Dalam studi lain yang melibatkan 217.174 pasien DMT2 di Swedia, dilaporkan bahwa kadar HbA1c di luar rentang target (HbA1c ≥ 7%) merupakan prediktor kuat terhadap stroke dan infark miokard akut. Studi lain melaporkan hal serupa, yang mana kadar HbA1c ≥ 7,5% dilaporkan menghasilkan peningkatan risiko signifikan terhadap angka kejadian stroke iskemik, penyakit jantung koroner, maupun penyebab kematian apapun dibandingkan dengan kadar HbA1c <5,5%.[1,2,5]
Kesimpulan
Pemeriksaan HbA1c mampu menilai kontrol glikemik secara retrospektif dan dalam jangka waktu panjang (2-3 bulan). Pemeriksaan ini memiliki ketersediaan yang luas, tidak memerlukan puasa atau persiapan khusus sebelum pemeriksaan, dan dapat dilakukan dalam interval yang lebih lama antar pemeriksaan sehingga mengurangi keperluan pemeriksaan yang sering.

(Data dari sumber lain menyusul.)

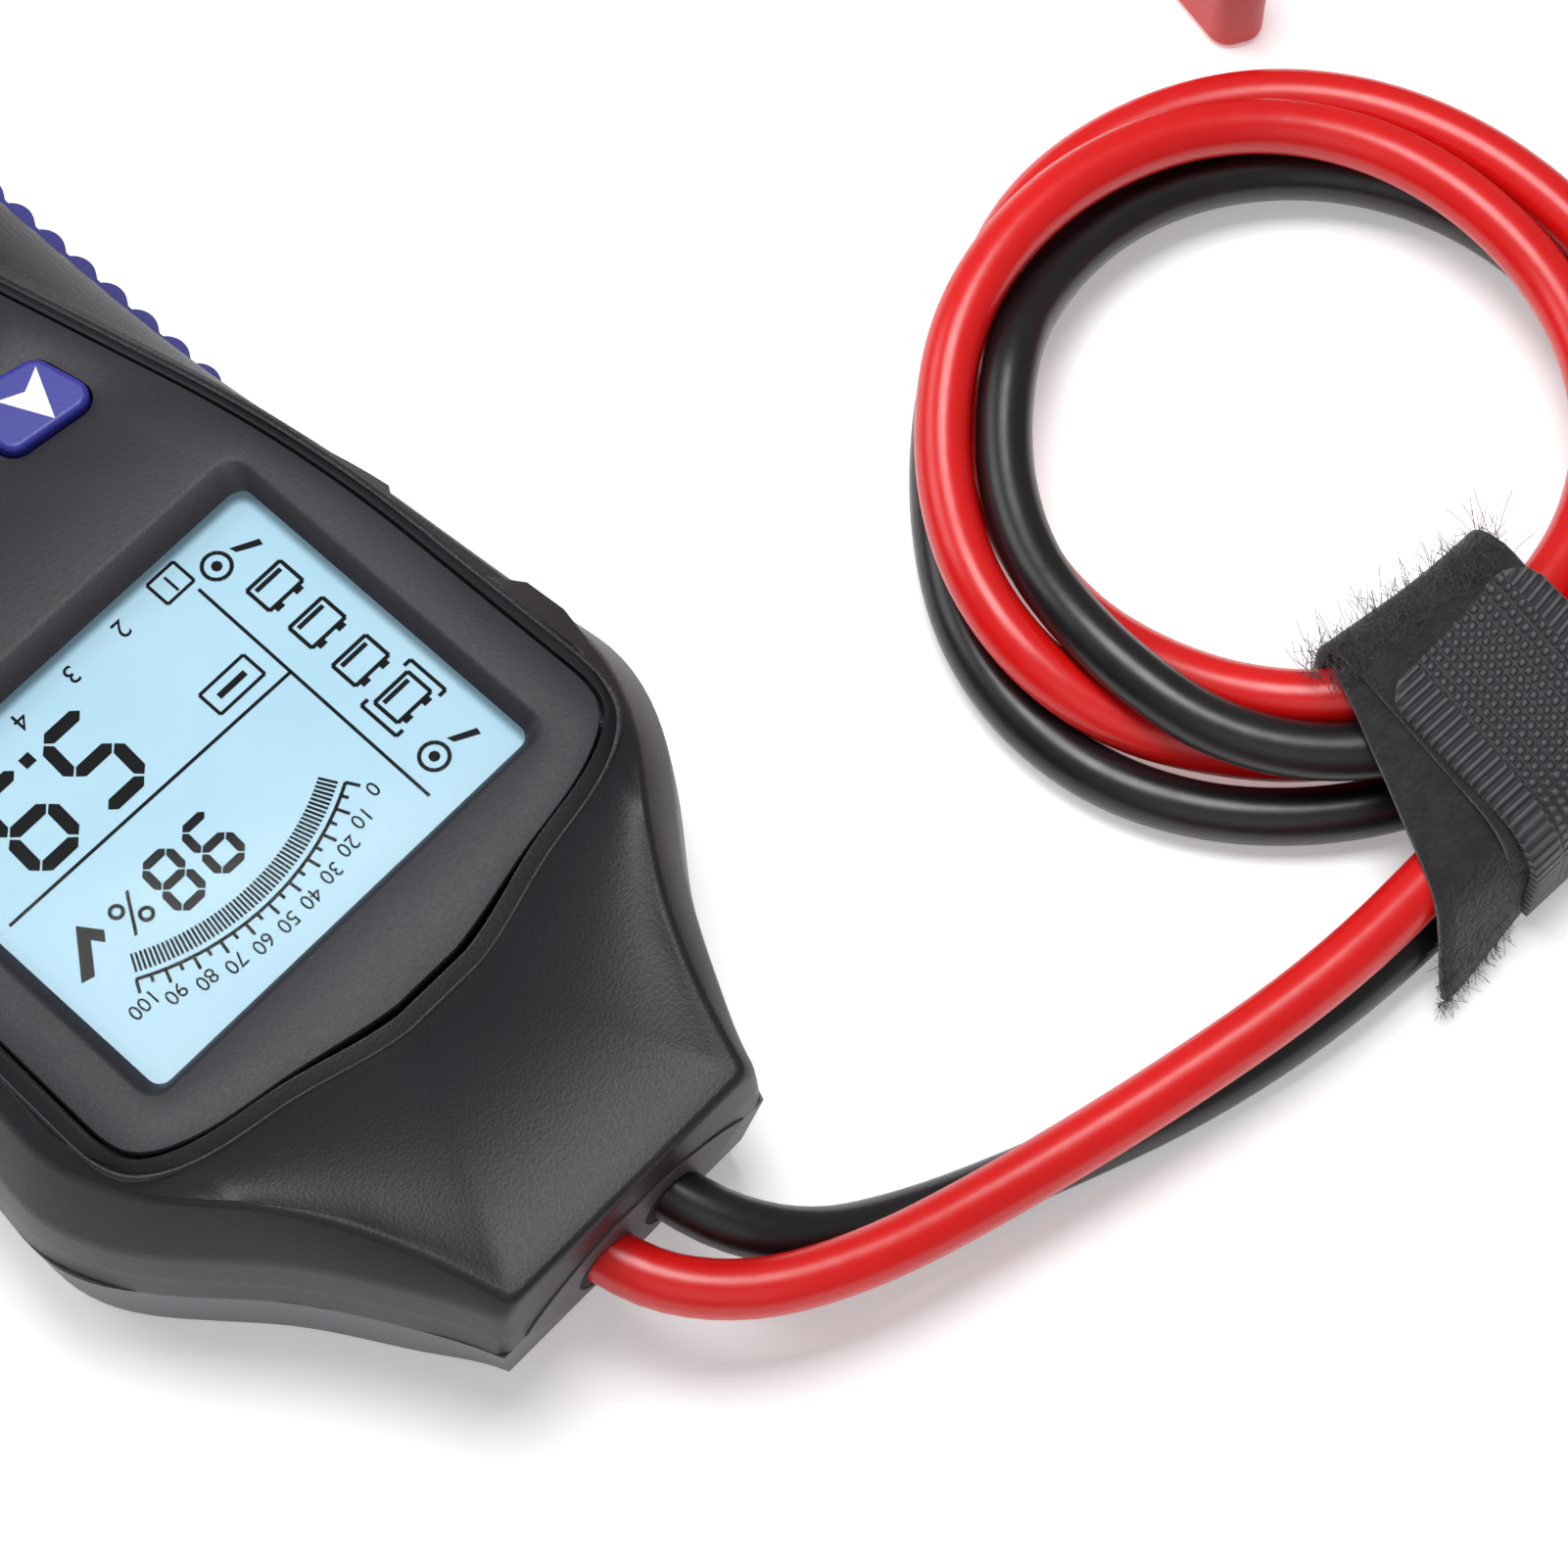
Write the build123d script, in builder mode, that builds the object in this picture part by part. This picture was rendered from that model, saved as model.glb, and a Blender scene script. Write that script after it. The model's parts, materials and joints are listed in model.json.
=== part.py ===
"""Handheld automotive battery tester, lying on its back, with its two test leads coiled beside it.

Millimetres. +Z points up out of the display, +Y runs along the case towards the leads, and the
origin is under the middle of the case, on the surface that the tester lies on.
"""

import os
from math import cos, pi, radians, sin, tan

from build123d import *

os.makedirs("parts", exist_ok=True)

# ---- Case ----
NOSE_Y = 91.2  # end face that the leads come out of
TAIL_Y = -92.0
HEAD_HALF = 41.0
HANDLE_HALF = 34.9
NOSE_HALF = 18.1
WALL = 2.2
FLOOR_Z = 0.0
FOOT_Z = 4.0
SEAM_Z = 15.0
FACET_Z = 24.0
RIDGE_Z = 31.5
TOP_Z = 34.2
INNER_TOP_Z = 31.6
FOOT_INSET = 5.5
BOSS_Z = SEAM_Z + 1.0
BOSS_R = 3.4
BOARD_BOSS_R = 2.8
SCREW_BITE = 6.5
BOARD_SCREW_BITE = 5.0
CLAMP_BAR_Y = 74.0
CLAMP_SCREW_X = 13.0

# ---- Face panel, display and keys ----
PANEL_THICK = 1.6
PANEL_TOP_Z = 34.8
PANEL_GROOVE = 0.5
WINDOW_W = 50.0
WINDOW_H = 40.0
WINDOW_Y = 34.0
WINDOW_CORNER = 1.5
LENS_MARGIN = 1.8
LENS_THICK = 1.2
BOARD_TOP_Z = 23.6
BOARD_THICK = 1.6
KEY_TOP_Z = 36.0
KEY_TRAVEL = 0.8
KEY_FLANGE = 1.4
KEY_FLANGE_GROW = 0.85
KEY_GAP = 0.35
KEY_REST_GAP = 0.1
KEY_POST_R = 2.0
KEY_POST_GAP = 0.05  # left between post and switch at the end of the travel
SWITCH_TOP_Z = 27.4
PAD_CORNER = 3.0
WING_X = 16.6
WING_Y = -7.2
ENTER_Y = -11.0
BACK_Y = -27.0

# ---- Grips ----
GRIP_TOP_Y = 0.0
GRIP_PITCH = 4.6
GRIP_SCALLOPS = 13
GRIP_PROUD = 0.9
GRIP_DEPTH = 1.6
GRIP_RIB_R = 2.6
GRIP_LOW_Z = 9.0
GRIP_HIGH_Z = 22.5

# ---- Lead plate ----
PLATE_HALF = 15.0
PLATE_HIGH = 5.6
PLATE_THICK = 3.0
PLATE_Z = 15.5
LEAD_X = 4.55
LEAD_Z = 14.4

# ---- Leads ----
CORD_D = 6.0
CORD_R = CORD_D / 2
COIL_X = -111.5
COIL_Y = 79.0
COIL_MID_R = 35.5
COIL_IN_R = 28.5
COIL_OUT_R = 42.5
COIL_LAYER = 5.9
COIL_EDGE_R = 2.2
COIL_LEAD = 29.0
BLACK_COIL_Z = 4.7
RED_COIL_Z = 11.0
STRAP_THICK = 1.4
STRAP_OUTER_CORNER = 6.0
STRAP_INNER_CORNER = 2.0
STRAP_WIDTH = 19.5
STRAP_MID = (-100.0, 116.2)
STRAP_HEADING = 170.0
STRAP_INNER_V = (-12.0, 14.6)
STRAP_HIGH = 16.0

# ---- Clamps ----
CLAMP_HIGH = 16.0
CLAMP_JAW = 36.0
CLAMP_HANDLE = 45.0
CLAMP_SPREAD = 17.5
CLAMP_HEADING = 275.0
RED_PIVOT = (-163.5, -8.1)
BLACK_PIVOT = (-213.5, -6.1)
PIN_R = 1.5
PIN_RUNNING = 0.05  # radial clearance in the lever that turns
SPRING_LEG_SLOPE = 0.3  # sideways rise along the handle, near that of its inner face
EAR_R = 4.6
EAR_CLEAR_R = 5.4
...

Kadar HbA1c yang tampaknya adekuat menjadi target terapi adalah HbA1c kurang dari 7%. Kadar ini telah dikaitkan dengan prognosis yang lebih baik dan tingkat komplikasi, baik mikrovaskular maupun makrovaskular, yang lebih rendah sehingga akan meningkatkan luaran pasien sembari juga menurunkan kebutuhan biaya perawatan medis (healthcare cost).